D’après des enseignements de Manitou.
Noé est un tsadik, un homme juste et intègre. Tsadik vient de tsédek, juste, justice ou justesse. Celui qui fait juste ce que D.ieu lui demande. C’est déjà beaucoup, énorme. Mais quand même il y a à la fois une grandeur incroyable et à la fois un manque inestimable. Essayons de cerner ce paradoxe.
« Italech et ahélokim » : il marche avec D.ieu. « Italech » en hébreu est une forme pronominal, difficile à traduire : « il se fait aller », il marche avec D.ieu, à côté de lui.
La paracha démarre avec « et voici les engendrements de Noé, Noé fut un homme juste et intègre ». D’habitude lorsqu’on parle des engendrements, on cite dans la foulée les enfants, la descendance. Ici pas du tout, on parle des qualités de Noé. Surprenant.
Manitou le lit de la façon suivante. » Et voici les engendrements de Noé : Noé ».
C’est à dire certes Noé est un tsadik, un juste mais il est incapable d’engendrer à son image, il n’engendre que lui même.
Le terme « engendrements », « toldot » est particulier. Il est à remarquer que ce terme « toldot » est employé à de nombreuses reprises dans la Bible (13 fois), et s’écrit de quatre façons différentes, les deux sons « o » s’écrivent soit avec un vav, soit sans. Donc quatre possibilités : deux vavs, un vav au début pas à la fin, pas de vav au début un à la fin ou pas de vav du tout. Le 1er vav symbolise le projet, l’intention, le 2ème la réalisation, la concrétisation.
Pour Noé, qui nous occupe aujourd’hui, « toldot » est écrit avec un vav au début mais pas à la fin. Il y a donc projet, potentiel, intention, mais pas de réalisation, de suite, de transformation, pas d’engendrement.
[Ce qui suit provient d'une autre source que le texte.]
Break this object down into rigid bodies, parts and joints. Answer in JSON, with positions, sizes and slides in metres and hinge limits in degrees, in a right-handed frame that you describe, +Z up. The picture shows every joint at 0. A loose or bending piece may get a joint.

Par exemple ce mot « toldot » est employé, plus tard, pour Esaü et cette fois ci sans vav au début mais avec un à la fin. Pour bien nous signifier qu’avec Esaü nous sommes bien dans le concret, dans la réalisation, dans l’économie, le monde réel, le « high Tech », mais malheureusement sans projet, sans intention, sans sens, sans valeurs, sans spiritualité; il manque le 1er vav. Esaü symbolise l’Occident : cette interprétation est édifiante.
Combien de temps a pris la construction de l’Arche ?
120 ans. Ok, le temps était plus « extensible » à l’époque (les gens vivaient 900 ans), disons en le traduisant aujourd’hui environ 12 ans.
Et pendant tout ce temps, ces longues années Noé est il intervenu auprès de D.ieu pour essayer de sauver l’humanité, une partie, demander un pardon, négocier, tenter quelque chose ? (à l’image de ce que fera plus tard Abraham avec Sodome et Gomorrhe). Non. Il est resté concentré sur sa construction. Il a obéit à D.ieu. Juste comme il lui a dit.
Nous comprenons de mieux en mieux ce personnage de Noé. Et pour encore mieux le cerner il faut opérer un parallèle, une comparaison avec notre prochain héros, Abraham.
Abraham est celui qui va marcher devant D.ieu. « Ithalel lefanaï ». Expression qui sera employé par D.ieu puis dans la bouche du serviteur d’Abraham, Eliezer.
Marcher devant signifie qu’Abraham ira plus loin que Noé. De tsadik il deviendra hassid, c’est celui qui connaît tellement la volonté de celui qui demande, qu’il va faire encore plus, qui fait même ce qu’on ne lui a pas demandé.
Abraham ira plus loin en négociant avec D.ieu, par exemple, la sentence pour Sodome et Gomorrhe.
Mais attention pour être un hassid, il faut d’abord être un tsadik. D’abord commencer à faire ce que l’on doit, être juste, puis ensuite aller au devant, aller plus loin.
Et nous, nous sommes les enfants d’Abraham, Isaac et Jacob, pas les enfants de Noé.
D.ieu attend donc de nous d’être justes certes, mais d’aller aussi plus loin, de ne pas uniquement obéir aveuglément.
Manitou a formalisé la « théorie des toladot ». Pour lui les engendrements, la transmission est essentielle. Ne me dis pas uniquement qui tu es, ou quelles sont tes qualités (si grandes fussent elles), dis moi aussi et surtout qui tu engendres, qui sont tes enfants.
Noé est certes un juste mais que pour lui même, il est statique, il ne fait pas avancer l’Histoire.
C’est dans cette continuité de pensée que s’inscrit la formule suivante : à la question qui est juif ? La réponse celui dont les petits enfants sont juifs.